# Work instructions
Begin with the line containing "const POCKET_HALF = 318;" and end with the line containing "obj.parent = empty"; set down that block verbatim and nothing else.

# Available data
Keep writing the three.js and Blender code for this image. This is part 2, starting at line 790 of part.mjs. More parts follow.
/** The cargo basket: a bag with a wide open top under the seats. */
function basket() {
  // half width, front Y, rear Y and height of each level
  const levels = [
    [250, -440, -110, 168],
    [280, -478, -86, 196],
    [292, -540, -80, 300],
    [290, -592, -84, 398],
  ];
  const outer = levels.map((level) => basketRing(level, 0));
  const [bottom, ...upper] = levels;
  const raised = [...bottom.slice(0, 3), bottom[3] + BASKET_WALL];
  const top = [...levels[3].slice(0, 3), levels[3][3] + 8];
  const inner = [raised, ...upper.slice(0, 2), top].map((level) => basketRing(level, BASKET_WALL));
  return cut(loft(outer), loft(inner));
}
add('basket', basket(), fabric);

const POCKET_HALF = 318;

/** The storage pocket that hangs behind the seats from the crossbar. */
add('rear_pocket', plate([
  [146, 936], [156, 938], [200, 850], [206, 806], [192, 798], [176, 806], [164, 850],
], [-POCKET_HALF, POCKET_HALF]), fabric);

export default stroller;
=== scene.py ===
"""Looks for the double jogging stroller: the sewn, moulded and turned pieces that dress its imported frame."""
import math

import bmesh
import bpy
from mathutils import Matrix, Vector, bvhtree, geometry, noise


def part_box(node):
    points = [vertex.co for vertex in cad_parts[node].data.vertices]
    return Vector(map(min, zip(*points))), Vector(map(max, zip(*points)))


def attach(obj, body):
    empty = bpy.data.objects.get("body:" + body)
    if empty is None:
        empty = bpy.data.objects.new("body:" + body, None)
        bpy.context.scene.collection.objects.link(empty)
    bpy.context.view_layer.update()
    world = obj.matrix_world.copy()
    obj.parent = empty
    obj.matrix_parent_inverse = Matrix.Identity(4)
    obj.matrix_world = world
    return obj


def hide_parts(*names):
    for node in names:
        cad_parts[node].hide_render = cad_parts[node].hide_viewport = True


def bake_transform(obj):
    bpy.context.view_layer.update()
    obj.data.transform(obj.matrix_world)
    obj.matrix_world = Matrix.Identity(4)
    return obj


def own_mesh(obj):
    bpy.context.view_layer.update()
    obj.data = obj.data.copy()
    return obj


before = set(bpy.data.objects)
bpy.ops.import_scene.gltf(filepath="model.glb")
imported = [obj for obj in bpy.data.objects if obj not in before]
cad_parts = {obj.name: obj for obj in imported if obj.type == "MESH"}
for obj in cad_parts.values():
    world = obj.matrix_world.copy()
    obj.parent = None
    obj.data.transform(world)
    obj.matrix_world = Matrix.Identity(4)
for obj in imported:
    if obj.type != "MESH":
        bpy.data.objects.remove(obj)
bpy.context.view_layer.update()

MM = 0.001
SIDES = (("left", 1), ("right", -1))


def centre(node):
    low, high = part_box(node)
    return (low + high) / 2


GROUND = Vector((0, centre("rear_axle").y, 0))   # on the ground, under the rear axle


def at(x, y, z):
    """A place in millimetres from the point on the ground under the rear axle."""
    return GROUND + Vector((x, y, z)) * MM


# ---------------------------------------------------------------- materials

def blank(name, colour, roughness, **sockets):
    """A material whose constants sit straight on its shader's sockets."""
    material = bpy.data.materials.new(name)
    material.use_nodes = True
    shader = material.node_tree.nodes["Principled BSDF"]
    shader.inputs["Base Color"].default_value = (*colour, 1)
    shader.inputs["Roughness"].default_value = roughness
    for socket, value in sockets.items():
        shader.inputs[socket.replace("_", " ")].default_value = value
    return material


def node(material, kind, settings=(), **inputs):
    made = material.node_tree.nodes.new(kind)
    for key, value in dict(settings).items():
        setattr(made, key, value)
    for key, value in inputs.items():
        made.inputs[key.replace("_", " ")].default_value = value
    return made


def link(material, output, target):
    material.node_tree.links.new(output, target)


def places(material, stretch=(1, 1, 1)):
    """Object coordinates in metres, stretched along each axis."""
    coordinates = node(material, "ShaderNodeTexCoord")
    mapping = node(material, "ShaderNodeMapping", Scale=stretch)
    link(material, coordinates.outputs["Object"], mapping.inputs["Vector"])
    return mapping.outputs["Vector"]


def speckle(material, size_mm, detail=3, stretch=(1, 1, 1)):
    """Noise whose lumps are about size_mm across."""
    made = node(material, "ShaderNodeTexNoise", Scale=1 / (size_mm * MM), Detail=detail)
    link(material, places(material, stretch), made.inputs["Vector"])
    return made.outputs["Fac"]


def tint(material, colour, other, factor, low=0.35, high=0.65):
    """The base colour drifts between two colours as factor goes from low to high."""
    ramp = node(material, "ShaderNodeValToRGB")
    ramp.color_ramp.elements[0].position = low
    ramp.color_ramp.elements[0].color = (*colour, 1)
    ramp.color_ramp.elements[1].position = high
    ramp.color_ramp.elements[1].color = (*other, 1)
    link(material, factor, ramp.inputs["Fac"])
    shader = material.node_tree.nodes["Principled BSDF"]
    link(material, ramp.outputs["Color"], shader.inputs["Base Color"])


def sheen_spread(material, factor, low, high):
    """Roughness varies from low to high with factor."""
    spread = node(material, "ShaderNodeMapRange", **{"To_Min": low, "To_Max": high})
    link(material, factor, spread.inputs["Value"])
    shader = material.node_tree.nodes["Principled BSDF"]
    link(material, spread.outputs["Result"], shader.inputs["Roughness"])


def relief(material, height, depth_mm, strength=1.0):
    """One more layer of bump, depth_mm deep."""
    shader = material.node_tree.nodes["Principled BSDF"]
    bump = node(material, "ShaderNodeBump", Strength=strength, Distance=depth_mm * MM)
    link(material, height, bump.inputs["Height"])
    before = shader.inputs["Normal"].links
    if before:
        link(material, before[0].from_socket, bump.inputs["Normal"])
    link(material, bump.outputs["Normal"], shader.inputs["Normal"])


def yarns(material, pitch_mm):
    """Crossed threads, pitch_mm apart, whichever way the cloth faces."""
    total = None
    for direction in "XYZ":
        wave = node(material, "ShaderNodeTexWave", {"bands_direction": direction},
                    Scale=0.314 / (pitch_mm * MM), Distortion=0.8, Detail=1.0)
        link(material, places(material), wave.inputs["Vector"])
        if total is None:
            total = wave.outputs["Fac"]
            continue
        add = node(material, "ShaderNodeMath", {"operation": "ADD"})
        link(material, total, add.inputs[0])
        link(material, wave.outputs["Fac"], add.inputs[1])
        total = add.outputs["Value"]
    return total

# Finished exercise
const POCKET_HALF = 318;

/** The storage pocket that hangs behind the seats from the crossbar. */
add('rear_pocket', plate([
  [146, 936], [156, 938], [200, 850], [206, 806], [192, 798], [176, 806], [164, 850],
], [-POCKET_HALF, POCKET_HALF]), fabric);

export default stroller;
=== scene.py ===
"""Looks for the double jogging stroller: the sewn, moulded and turned pieces that dress its imported frame."""
import math

import bmesh
import bpy
from mathutils import Matrix, Vector, bvhtree, geometry, noise


def part_box(node):
    points = [vertex.co for vertex in cad_parts[node].data.vertices]
    return Vector(map(min, zip(*points))), Vector(map(max, zip(*points)))


def attach(obj, body):
    empty = bpy.data.objects.get("body:" + body)
    if empty is None:
        empty = bpy.data.objects.new("body:" + body, None)
        bpy.context.scene.collection.objects.link(empty)
    bpy.context.view_layer.update()
    world = obj.matrix_world.copy()
    obj.parent = empty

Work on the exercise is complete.